If you play E standard on a 25.5 with 10s that gives you about 16-19 pounds of tension.
In C# on a 25.5 you need about 12s to hit 15-18 pounds of tension.
on a 26.5 you'll need 11.5s
at 28 you could use 11s or 10.5s

A multi scale would give you a better tension spread across a heavier set of strings.

So you just need to decide if you want to use the same strings that you use in standard or if you want to use heavier strings. 

If you are ok using heavier strings you might not even need to get a new guitar. I run c# at 25.5 with a set of 12s.


----------



## Liamhutch (Dec 9, 2017)

I'm not too picky actually about the feel of a guitar with regards to scale length, string gauge, neck shape, etc... I've played for 20 years and swap between electric guitars, acoustic guitars, bass and nylon string classical guitarsearch daily, so as long as it's objectively a good guitar and sounds good I don't have too many preferences. 

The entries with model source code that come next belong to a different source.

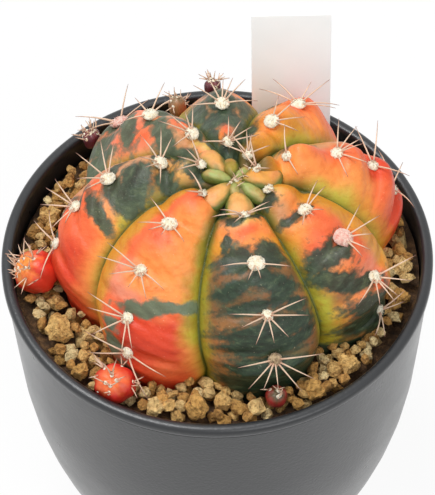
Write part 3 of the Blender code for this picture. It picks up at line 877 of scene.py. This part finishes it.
def areoleFrame(index, degrees):
    t = math.radians(degrees)
    here = Vector(skinPoint(index, 0.0, t))
    down = (Vector(skinPoint(index, 0.0, t - 0.06)) - Vector(skinPoint(index, 0.0, t + 0.06))).normalized()
    side = (Vector(skinPoint(index, -0.12, t)) - Vector(skinPoint(index, 0.12, t))).normalized()
    out = side.cross(down).normalized()
    if out.dot(here - Vector(globePole(0.0))) < 0:
        out = -out
        side = -side
    down = out.cross(side).normalized()
    place = Matrix((side, down, out)).transposed().to_4x4()
    place.translation = here
    return place


class Bundle:
    # collects points, faces and a value per point for one piece
    def __init__(self):
        self.points, self.faces, self.values, self.marks = [], [], [], []

    def add(self, points, faces, values, mark):
        start = len(self.points)
        self.points += [tuple(p) for p in points]
        self.faces += [tuple(start + i for i in face) for face in faces]
        self.values += list(values)
        self.marks += [mark] * len(faces)

    def piece(self, name, materials):
        made = meshPiece(name, self.points, self.faces)
        pointValues(made, "along", self.values)
        for material in materials:
            made.data.materials.append(material)
        made.data.polygons.foreach_set("material_index", self.marks)
        return made


def tube(bundle, line, radii, sides, mark, values):
    # a closed tapered tube along a line of points
    points, shades, faces = [], [], []
    guide = Vector((0.3, 0.5, 0.81))
    for i, spot in enumerate(line):
        ahead = (line[min(i + 1, len(line) - 1)] - line[max(i - 1, 0)]).normalized()
        first = ahead.cross(guide).normalized()
        second = ahead.cross(first)
        for k in range(sides):
            turn = 2 * math.pi * k / sides
            points.append(spot + (first * math.cos(turn) + second * math.sin(turn)) * radii[i])
            shades.append(values[i])
    for i in range(len(line) - 1):
        for k in range(sides):
            j = (k + 1) % sides
            faces.append((i * sides + k, (i + 1) * sides + k, (i + 1) * sides + j, i * sides + j))
    last = (len(line) - 1) * sides
    faces.append(tuple(range(sides)))
    faces.append(tuple(last + k for k in reversed(range(sides))))
    bundle.add(points, faces, shades, mark)


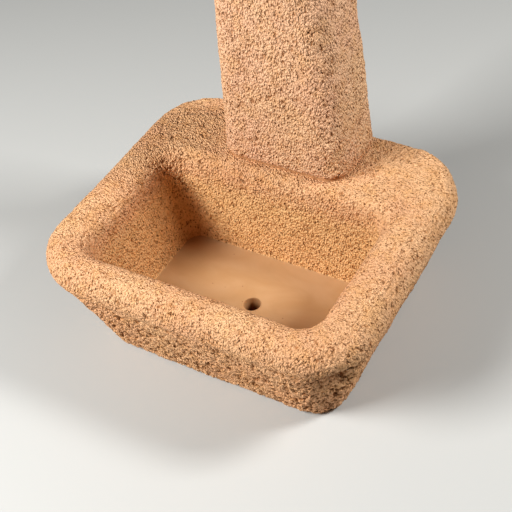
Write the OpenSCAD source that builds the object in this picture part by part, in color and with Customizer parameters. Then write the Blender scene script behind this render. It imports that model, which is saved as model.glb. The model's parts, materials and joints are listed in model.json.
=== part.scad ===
// Cast-stone drinking fountain. A deep stone bowl carries a tapering stone column on its rear
// shelf. A brass self-closing tap with a push button stands out of the column over the bowl,
// and a copper riser inside the column feeds it.
// Millimetres. +Z is up, +X is to the right and -Y is the front. The origin is on the ground,
// under the centre of the bowl's outline.

/* [Basin] */
// Outer width of the basin
basin_w = 596; // [520:2:720]
// Outer depth of the basin, front to back
basin_d = 500; // [460:2:620]
// Height of the rim above the ground
basin_h = 236; // [196:2:290]
// How far the base stands in from the rim at each side
base_inset_side = 70; // [30:2:100]
// How far the base stands in from the rim at the front
base_inset_front = 66; // [30:2:100]
// How far the base stands in at the back
base_inset_back = 12; // [6:1:30]
// How far the wall stands in just under the rim
lip_overhang = 14; // [8:1:24]
// Width of the rim at the sides
rim_side = 86; // [60:1:100]
// Width of the rim at the front
rim_front = 66; // [50:1:90]
// Height of the rim's rounding, from its widest level to its top
rim_round = 34; // [25:1:50]
// Radius of the basin's corners, seen from above
basin_corner = 105; // [70:1:125]
// Radius of the base's corners
base_corner = 55; // [30:1:80]
// Radius of the corners of the floor
floor_corner = 28; // [15:1:40]
// Thickness of the floor
floor_t = 40; // [30:1:60]
// Inward slope of the inner side walls, over their height
side_slope = 17; // [5:1:40]
// Inward slope of the inner front wall, over its height
front_slope = 30; // [5:1:40]
// Rounding of the shelf's front edge
shelf_roll = 20; // [10:1:30]
// Drain hole diameter
drain_d = 30; // [20:1:45]
// Distance of the drain hole in front of the basin's centre
drain_forward = 37; // [0:1:60]

/* [Column] */
// Width of the column at its foot
column_w = 236; // [200:2:280]
// Depth of the column at its foot
column_d = 140; // [132:1:170]
// Height of the column above its mortar bed
column_h = 659; // [560:1:800]
// Inward lean of each side, per mm of height
side_taper = 0.065; // [0:0.005:0.08]
// Backward lean of the front, per mm of height
front_taper = 0.027; // [0:0.001:0.04]
// Radius of the column's front corners
column_corner = 36; // [20:1:45]
// Radius of the column's rear corners
column_rear_corner = 20; // [10:1:24]
// Height of the rounding at the column's top
crown_h = 52; // [30:1:70]
// Inset of the rounding at the column's top
crown_inset = 44; // [25:1:48]
// Rounding of the edge round the column's foot
foot_round = 6; // [2:1:10]
// Setback of the column from the basin's back
column_setback = 8; // [6:1:20]
// Thickness of the mortar bed
mortar_t = 5; // [3:1:10]
// Setback of the mortar bed inside the column's foot
mortar_setback = 2; // [1:0.5:5]

/* [Dowels] */
// Dowel diameter
dowel_d = 16; // [10:1:20]
// Depth of the dowels in the basin, and in the column
dowel_depth = 60; // [40:5:80]
// Distance between the two dowels
dowel_gap = 124; // [100:2:140]

/* [Water supply] */
// Outer diameter of the riser pipe
pipe_d = 15; // [12:1:18]
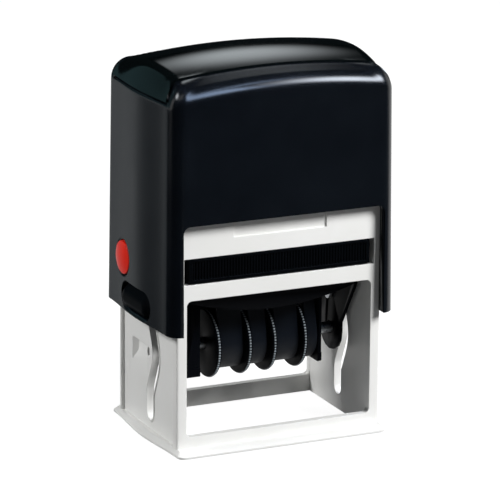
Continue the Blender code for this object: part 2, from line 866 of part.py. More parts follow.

Having said that I have the preconception that thicker strings = muddier tone so stringing a 25.5 scale guitar to get tension at B standard might not have enough clarity, is this correct?


----------



## Zhysick (Dec 9, 2017)

Yes. Thicker strings = muffled sound (I won't say muddy but muffled for sure). Lot's of people are happy using thicker strings with bright pups and amps but I prefer to have a bit more of brightness from the very beginning of my sound. I actually like to play with 9s for standard and I am very happy with 11-49 for C# at short scale guitars (24,75") so maybe I am not the more indicate as I am not the standard here haha but I will really suggest you to get a baritone guitar and use thinner strings. A 28" guitar tuned to C# with a set of 10s would be more than enough for me... I would even use 9s!!!


----------



## Winspear (Dec 9, 2017)

Yeah in the end it's not about tension. A baritone scale allows lower tuning with smaller strings. The gauge should be adjusted so that the tension is around the same.
People like multiscale as it keeps the trebles a bit shorter and warmer, and also 'fixes' traditional string sets that are a bit loose in the bass end. But it's not at all necessary, especially on a 6 string which doesn't have a lot of range. With more strings it can really help bring balance to the instrument. It's always am improvement, no matter how many strings, but it really shouldn't be a concern with a 6.


----------



## StefanWest (Dec 9, 2017)

theres a rg970xl on reverb right now


----------



## Bearitone (Dec 10, 2017)

I say just go with a baritone six. More options all around and you don't have to use slanted pickups (which again, leaves you with more options). You even said yourself you aren't super picky about "feel".


----------



## lewis (Dec 11, 2017)

kindsage said:


> I say just go with a baritone six. More options all around and you don't have to use slanted pickups (which again, leaves you with more options). You even said yourself you aren't super picky about "feel".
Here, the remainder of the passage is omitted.